Four other points are worthy of note:

  1. There may well be conflicts between the interests of investors in each group specified above. For example, if some jobs have already been created, but not enough jobs to remove conditions for all investors, jobs will need to be allocated among the investors. This would create variant interests among these investors. It is important to look to the project’s offering documents to determine what job allocation procedure was initially contemplated.
  2. If a project can be salvaged through a different regional center, this may or may not be consistent with the interest of the investors. Although USCIS policy in this area remains unclear, it appears that USCIS considers a change of regional center to be a material change. If so, as explained above, the impact would be different for different groups of investors.

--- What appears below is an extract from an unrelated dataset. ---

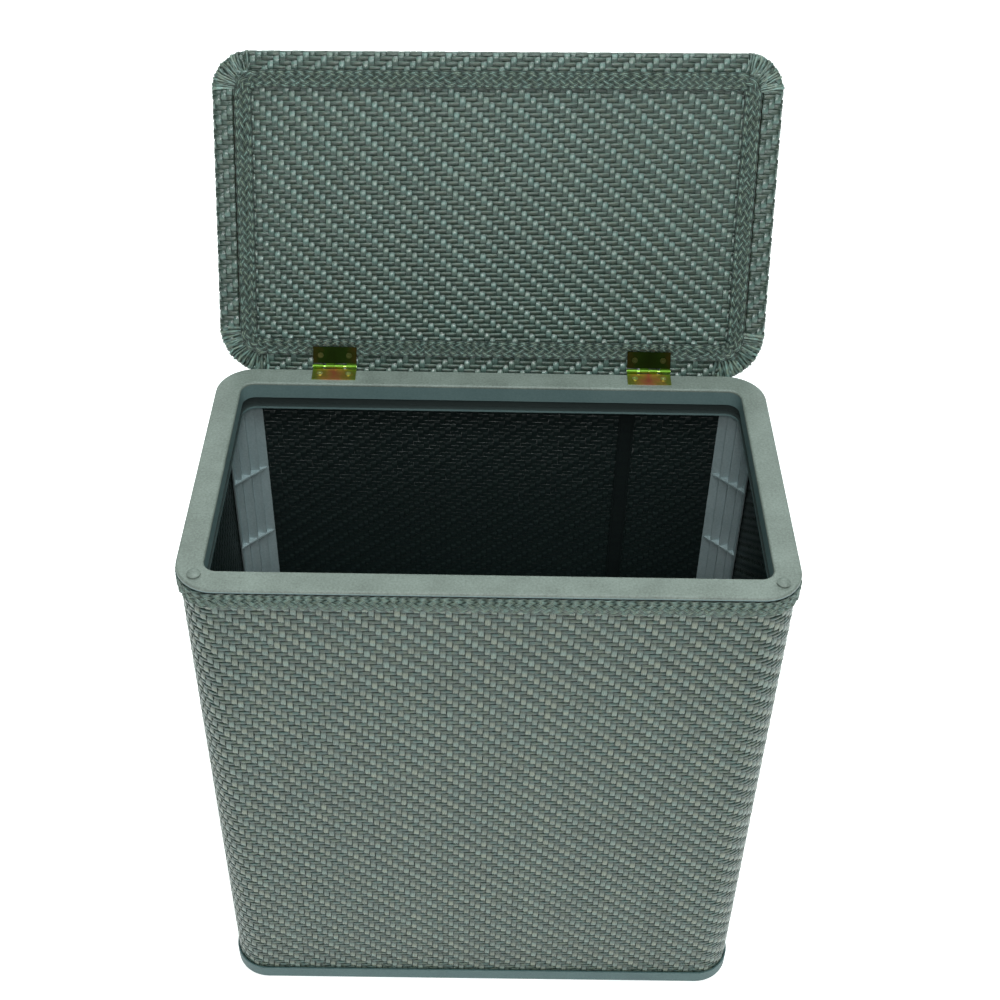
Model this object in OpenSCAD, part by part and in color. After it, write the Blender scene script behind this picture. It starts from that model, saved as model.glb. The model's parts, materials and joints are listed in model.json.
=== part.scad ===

  3. What if the best option is bankruptcy? If the necessary jobs are created, even though this would not be a good result with respect to the financial interest of the investor, it may not have a negative effect on the investor’s immigration status. The issue is whether the bankruptcy changes the “sustainment” of the investment. In its draft August 10, 2015 policy memorandum, USCIS tentatively agreed that bankruptcy does not change the fact that the investor has sustained his investment. The caveat, however, was that any repaid funds would have to be redeployed in an “at risk” activity during such sustainment period.
  4. Everything in this blog is subject to changes that could occur either in USCIS policy, USCIS regulations or legislative action. All of these avenues are presently being pursued by this author and others in the EB-5 community. As of the date of this writing, no change is imminent. Therefore, unfortunately, the advice contained in this blog is likely to remain viable for the indefinite future.